▸ TASK: Extract, without alteration, each line from the start of the listing to the line bearing "tube along +X.".
□ □ □ □
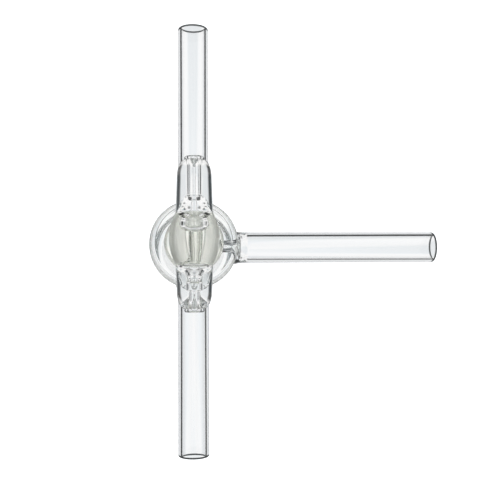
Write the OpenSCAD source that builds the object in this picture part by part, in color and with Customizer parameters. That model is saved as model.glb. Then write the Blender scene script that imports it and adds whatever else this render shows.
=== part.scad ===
// Three-way glass stopcock with a ground, tapered key.
// The barrel stands on its small end, centred on the Z axis, with the key's handle on top.
// The long run of tube lies along Y and the side tube along +X.

/* [Tubes] */
// Outer diameter of the three tubes
tube_od = 8; // [7:0.1:9]
// Wall thickness of the three tubes
tube_wall = 1; // [0.8:0.05:1.4]
// Length of the rear tube, from the barrel's axis to its open end
rear_tube_length = 59; // [35:0.5:90]
// Length of the front tube, from the barrel's axis to its open end
front_tube_length = 54; // [35:0.5:90]
// Length of the side tube, from the barrel's axis to its open end
side_tube_length = 64.5; // [35:0.5:90]
// Height of the tubes' axes above the foot
tube_height = 17.5; // [15:0.5:20]
// Radius of the fire-polished edges at each tube's open end
tube_end_round = 0.4; // [0.2:0.05:0.6]
// How far the weld where a tube meets the barrel swells beyond the tube
weld_swell = 1.4; // [0.8:0.1:1.8]
// How far the weld runs out along the tube from the barrel's wall
weld_length = 4.6; // [3:0.1:6]

/* [Barrel] */
// Height of the barrel
barrel_length = 35; // [30:0.5:45]
// Outer diameter of the barrel at its mouth
barrel_mouth_od = 21.5; // [20.5:0.1:24]
// Outer diameter of the barrel at its foot
barrel_foot_od = 19.5; // [18.5:0.1:21]
// Radius of the melted outer edges of the barrel
barrel_edge_round = 1.6; // [1:0.1:2.2]
// Width of the bevel between the barrel's bore and its end faces
bore_bevel = 0.4; // [0.2:0.05:0.8]
// Diameter of the three ports through the barrel's wall
port_diameter = 3; // [2.5:0.1:4]

/* [Key] */
// Diameter of the ground bore at the barrel's mouth
ground_diameter = 12.5; // [11.5:0.1:13.5]
// Length over which the ground bore's diameter grows by 1 mm
ground_taper = 10; // [8:0.5:14]
// Radial gap between the key and the ground bore
key_gap = 0.04; // [0.02:0.01:0.08]
// How far the key's ground cone stands out of the barrel's mouth
key_rise = 3; // [2:0.1:4]
// How far the key's tail stops short of the foot
key_recess = 1; // [0.5:0.1:3]
// Diameter of the T-shaped bore through the key
key_bore = 2.5; // [2:0.1:3]
// How far the rounded shoulder above the cone swells beyond it
shoulder_swell = 0.6; // [0.3:0.05:1]
// Radius of the shoulder's rounding
shoulder_round = 1.6; // [1.2:0.1:1.8]
// Length of the neck between the shoulder and the head
neck_length = 0.9; // [0.6:0.1:1.6]
// How much smaller in diameter the neck is than the handle's bulge
neck_waist = 1.6; // [0.8:0.1:2]

/* [Handle] */
// Height of the handle's axis above the top of the key's cone
handle_height = 7.5; // [6.6:0.1:12]
// Greatest diameter of the solid bulge between the handle's arms
head_diameter = 11.4; // [10.4:0.1:12]
// Length of the bulge along the handle
head_length = 11.6; // [10.6:0.1:13]
// How far the middle of the bulge lies to the rear of the key's axis
head_offset = 0.5; // [0:0.1:1]
// Length of the rear arm of the handle, from the key's axis
rear_arm_length = 19.1; // [16:0.1:26]
// Length of the front arm of the handle, from the key's axis
front_arm_length = 16; // [15.5:0.1:26]
// Diameter of the handle's arms where they leave the bulge
arm_root_diameter = 8.4; // [7.8:0.1:9]
// Diameter of the handle's arms where their rounded ends begin
arm_end_diameter = 7.9; // [7:0.1:8.4]
// Length of the rounded end of each handle arm
arm_nose_length = 5; // [4:0.1:6]
// Diameter of the open mouth at each end of the handle
arm_mouth_diameter = 2.7; // [2.4:0.1:3]
// Thickness of the melted lip round each mouth
arm_lip = 0.9; // [0.6:0.05:1.1]
// Diameter of the bore in the rear arm
rear_arm_bore = 2.3; // [2:0.1:2.6]
// Diameter of the bore in the front arm
front_arm_bore = 1.6; // [1.4:0.1:2]
// Diameter of the wider stretch of bore in the front arm
front_arm_chamber = 2.7; // [2.4:0.1:3.2]
// Diameter of the widest part of the blown hollow in each arm
arm_hollow_diameter = 5.7; // [5:0.1:6]
// Distance from the key's axis to the end of the hollow in the rear arm
rear_hollow_start = 1.7; // [1.2:0.1:2.2]
// Distance from the key's axis to the end of the hollow in the front arm
front_hollow_start = 4.7; // [4.2:0.1:5]

/* [Hidden] */
$fn = 96;
over = 1; // how far a cutting tool runs past the face it opens

function arc(centre, radius, from, to, steps = 6) =
    [for (i = [0:steps]) let (a = from + (to - from) * i / steps)
        centre + radius * [cos(a), sin(a)]];

// Joins [radius, distance] stations of a blown outline with S-shaped curves
function flowing(stations, steps = 5) = concat(
    [for (i = [0:len(stations) - 2]) for (k = [0:steps - 1])
        let (a = stations[i], b = stations[i + 1], t = k / steps)
        [a[0] + (b[0] - a[0]) * (1 - cos(180 * t)) / 2, a[1] + (b[1] - a[1]) * t]],
    [stations[len(stations) - 1]]);

// Radius of the ground bore, and outer radius of the barrel, at a height above the foot
function ground_radius(z) = (ground_diameter + (z - barrel_length) / ground_taper) / 2;
function barrel_radius(z) =
    (barrel_foot_od + (barrel_mouth_od - barrel_foot_od) * z / barrel_length) / 2;

// Turns a profile of [radius, distance] points about the Z axis
module turned(profile) { rotate_extrude() polygon(profile); }

// Lay something modelled along Z out to the rear, front or side at a given height
module to_rear(height) { translate([0, 0, height]) rotate([-90, 0, 0]) children(); }
module to_front(height) { translate([0, 0, height]) rotate([90, 0, 0]) children(); }
module to_side(height) { translate([0, 0, height]) rotate([0, 90, 0]) children(); }

/* Barrel */

tube_radius = tube_od / 2;
tube_bore = tube_radius - tube_wall;
end_round = min(tube_end_round, 0.45 * tube_wall);
wall_face = barrel_radius(tube_height); // distance from the axis to the barrel's outer wall
tube_root = wall_face / 2; // how deep each tube reaches into the barrel before the seat is cut
weld_root = tube_radius + weld_swell;
weld_depth = 0.3; // how far inside the barrel's wall the weld's curve begins
weld_start = sqrt(pow(wall_face, 2) - pow(weld_root, 2)) - weld_depth;
weld_end = wall_face + weld_length;
weld_curve = 3; // power of the weld's hollow curve
weld_steps = 10;
drawn_share = 0.7; // the drawn-in bore's place between the port's radius and the tube's bore
drawn_start = wall_face + 0.9; // where the port opens into the drawn-in bore
drawn_length = 1; // length over which it opens
drawn_end = wall_face + 4.4; // where the bore is back to its full width

module barrel_body() {
    r = barrel_edge_round;
    turned(concat(
        [[0, 0]],
        arc([barrel_radius(0) - r, r], r, -90, 0),
        arc([barrel_radius(barrel_length) - r, barrel_length - r], r, 0, 90),
        [[0, barrel_length]]));
}

// Outside of one tube: the weld, the straight run and the fire-polished end
module tube_outside(length) {
    turned(concat(
        [[0, tube_root], [weld_root, tube_root]],
        [for (i = [0:weld_steps]) let (t = 1 - i / weld_steps)
            [tube_radius + weld_swell * pow(t, weld_curve),
             weld_end - (weld_end - weld_start) * t]],
        arc([tube_radius - end_round, length - end_round], end_round, 0, 90, 4),
        [[0, length]]));
}

// Inside of one tube: the port through the barrel's wall, the bore drawn in by the weld,
// and the full bore
module tube_inside(length) {
    port = port_diameter / 2;
    drawn_bore = port + (tube_bore - port) * drawn_share;
    turned(concat(
        [[0, 0], [port, 0]],
        flowing([[port, drawn_start], [drawn_bore, drawn_start + drawn_length],
                 [tube_bore, drawn_end]]),
        arc([tube_bore + end_round, length - end_round], end_round, 180, 90, 4),
        [[tube_bore + end_round, length + over], [0, length + over]]));
}

// The conical seat for the key, with a bevel at each end face
module ground_seat() {
    translate([0, 0, -over])
        cylinder(r1 = ground_radius(-over), r2 = ground_radius(barrel_length + over),
                 h = barrel_length + 2 * over);
    translate([0, 0, -over])
        cylinder(r1 = ground_radius(0) + bore_bevel + over, r2 = ground_radius(0),
                 h = bore_bevel + over);
    translate([0, 0, barrel_length - bore_bevel])
        cylinder(r1 = ground_radius(barrel_length),
                 r2 = ground_radius(barrel_length) + bore_bevel + over, h = bore_bevel + over);
}

module barrel() {
    color("azure") difference() {
        union() {
            barrel_body();
            to_rear(tube_height) tube_outside(rear_tube_length);
            to_front(tube_height) tube_outside(front_tube_length);
            to_side(tube_height) tube_outside(side_tube_length);
        }
        ground_seat();
        to_rear(tube_height) tube_inside(rear_tube_length);
        to_front(tube_height) tube_inside(front_tube_length);
        to_side(tube_height) tube_inside(side_tube_length);
    }
}

/* Key */

cone_top = barrel_length + key_rise;
handle_z = cone_top + handle_height;
tail_bevel = 0.5;
shoulder_lift = 0.8 * shoulder_round; // height of the shoulder's centre above the cone
head_radius = head_diameter / 2;
stem_radius = head_radius - 0.25; // the neck widens to this before it runs into the bulge
stem_shut = 1; // how far below the handle's axis the neck ends inside the bulge
arm_root = arm_root_diameter / 2;

function key_radius(z) = ground_radius(z) - key_gap;

// The plug with its shoulder and neck
module plug() {
    sr = shoulder_round;
    shoulder = arc([key_radius(cone_top) + shoulder_swell - sr, cone_top + shoulder_lift],
                   sr, -50, 75, 8);
    neck_z = shoulder[len(shoulder) - 1][1] + neck_length;
    turned(concat(
        [[0, key_recess],
         [key_radius(key_recess) - tail_bevel, key_recess],
         [key_radius(key_recess + tail_bevel), key_recess + tail_bevel],
         [key_radius(cone_top), cone_top]],
        shoulder,
        flowing([[head_radius - neck_waist / 2, neck_z],
                 [stem_radius, handle_z - 2 * stem_shut]], 4),
        [[stem_radius, handle_z - stem_shut], [0, handle_z - stem_shut]]));
}

// The solid bulge between the arms: a long arc that runs into each arm through a small hollow curve
swell = head_radius - arm_root;
bulge_radius = (pow(head_length / 2, 2) + pow(swell, 2)) / (2 * swell);
bulge_centre = head_radius - bulge_radius;
bulge_blend = 1.5; // radius of the hollow curve
bulge_reach = sqrt(pow(bulge_radius + bulge_blend, 2)
    - pow(arm_root + bulge_blend - bulge_centre, 2));
bulge_turn = asin(bulge_reach / (bulge_radius + bulge_blend));

module bulge() {
    half = concat(
        arc([bulge_centre, 0], bulge_radius, 0, bulge_turn, 10),
        arc([arm_root + bulge_blend, bulge_reach], bulge_blend, 180 + bulge_turn, 180, 4),
        [[0, bulge_reach]]);
    turned(concat(half, [for (i = [len(half) - 1:-1:1]) [half[i][0], -half[i][1]]]));
}

// One arm of the handle, tapering to a rounded end with a melted lip round its mouth
arm_start = head_length / 2; // where the arm's taper begins
lip_radius = arm_lip / 2;
lip_centre = arm_mouth_diameter / 2 + lip_radius;

module arm_outside(length) {
    lip = arc([lip_centre, length - lip_radius], lip_radius, -45, 90);
    side = arm_end_diameter / 2 - lip[0][0];
    nose = lip[0][1] - (length - arm_nose_length);
    turned(concat(
        [[0, 0], [arm_root, 0], [arm_root, arm_start]],
        [for (a = [0:10:80]) [lip[0][0] + side * cos(a), lip[0][1] - nose * (1 - sin(a))]],
        lip,
        [[0, length]]));
}

// The hollow in one arm: a domed end next to the key's axis, blown stations, a bore and a mouth
bell = 2; // length over which the bore opens to the mouth

module arm_inside(length, start, depth, stations, bore) {
    wide = stations[0][0];
    turned(concat(
        [for (a = [0:15:75]) [wide * sin(a), start + depth * (1 - cos(a))]],
        flowing(concat([[wide, start + depth]],
                       [for (s = stations) [s[0], start + depth + s[1]]])),
        flowing([[bore, length - arm_lip - bell], [arm_mouth_diameter / 2, length - arm_lip]]),
        arc([lip_centre, length - lip_radius], lip_radius, 180, 90, 4),
        [[lip_centre, length + over], [0, length + over]]));
}

module key_bores() {
    to_rear(tube_height) cylinder(d = key_bore, h = 2 * ground_diameter, center = true);
    to_side(tube_height) cylinder(d = key_bore, h = ground_diameter);
}

// Radius of each blown station, and its distance past the hollow's domed end
rear_stations = [
    [2.3, 0.7], [2.1, 1.2], [arm_hollow_diameter / 2, 2.9], [2, 5.2], [1.65, 6.6],
    [rear_arm_bore / 2, 7.2]];
front_stations = [
    [arm_hollow_diameter / 2, 0.2], [0.9, 2.8], [front_arm_chamber / 2, 3.9],
    [front_arm_chamber / 2, 5.3], [front_arm_bore / 2, 5.7]];

module key() {
    color("honeydew") difference() {
        union() {
            plug();
            to_rear(handle_z) translate([0, 0, head_offset]) bulge();
            to_rear(handle_z) arm_outside(rear_arm_length);
            to_front(handle_z) arm_outside(front_arm_length);
        }
        key_bores();
        to_rear(handle_z)
            arm_inside(rear_arm_length, rear_hollow_start, 1.3, rear_stations, rear_arm_bore / 2);
        to_front(handle_z)
            arm_inside(front_arm_length, front_hollow_start, 1, front_stations, front_arm_bore / 2);
    }
}

barrel();
key();
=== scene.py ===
"""A three-way glass stopcock, standing on the small end of its barrel on a pale studio floor.

The barrel with its three welded tubes, and the key that turns in it, are spun from outlines and
fused with Boolean modifiers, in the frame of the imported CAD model, and each takes the place of
its CAD node. Outlines are written in millimetres and scaled by MM when they are spun.
"""

import logging
import math
from collections.abc import Sequence
from dataclasses import dataclass, field
from enum import Enum

import bmesh
import bpy
from mathutils import Matrix, Vector


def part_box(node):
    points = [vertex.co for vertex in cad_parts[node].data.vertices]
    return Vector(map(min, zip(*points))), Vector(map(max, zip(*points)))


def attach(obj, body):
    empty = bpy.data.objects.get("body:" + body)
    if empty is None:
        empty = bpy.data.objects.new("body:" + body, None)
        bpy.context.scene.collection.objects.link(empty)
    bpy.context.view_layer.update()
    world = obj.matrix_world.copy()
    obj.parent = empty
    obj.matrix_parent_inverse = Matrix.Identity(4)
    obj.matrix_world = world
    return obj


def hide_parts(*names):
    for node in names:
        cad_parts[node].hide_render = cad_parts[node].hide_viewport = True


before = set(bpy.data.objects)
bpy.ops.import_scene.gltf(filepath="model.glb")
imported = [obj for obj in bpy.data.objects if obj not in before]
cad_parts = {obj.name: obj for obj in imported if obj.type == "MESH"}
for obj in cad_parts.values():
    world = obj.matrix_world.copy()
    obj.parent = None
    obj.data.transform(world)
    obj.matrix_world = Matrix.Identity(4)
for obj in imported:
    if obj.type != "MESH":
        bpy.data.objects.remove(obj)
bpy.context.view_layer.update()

MM = 0.001
TUBE_HEIGHT = 17.5
WHITE = (1.0, 1.0, 1.0)
EVEN = (1.0, 1.0, 1.0)
LOG = logging.getLogger("stopcock")
Point = tuple[float, float]
Triple = tuple[float, float, float]
Colour = Triple


class Way(Enum):
    """The directions in which tubes, handle arms and bores leave the key's axis."""

    REAR = (0.0, 1.0, 0.0)
    FRONT = (0.0, -1.0, 0.0)
    SIDE = (1.0, 0.0, 0.0)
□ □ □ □
▸ OUTPUT OF THE EXERCISE:
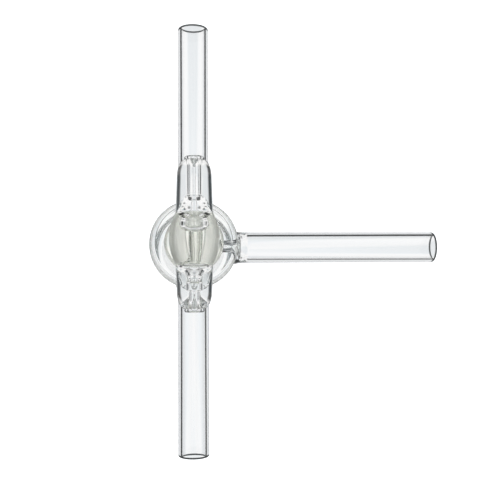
Write the OpenSCAD source that builds the object in this picture part by part, in color and with Customizer parameters. That model is saved as model.glb. Then write the Blender scene script that imports it and adds whatever else this render shows.
=== part.scad ===
// Three-way glass stopcock with a ground, tapered key.
// The barrel stands on its small end, centred on the Z axis, with the key's handle on top.
// The long run of tube lies along Y and the side tube along +X.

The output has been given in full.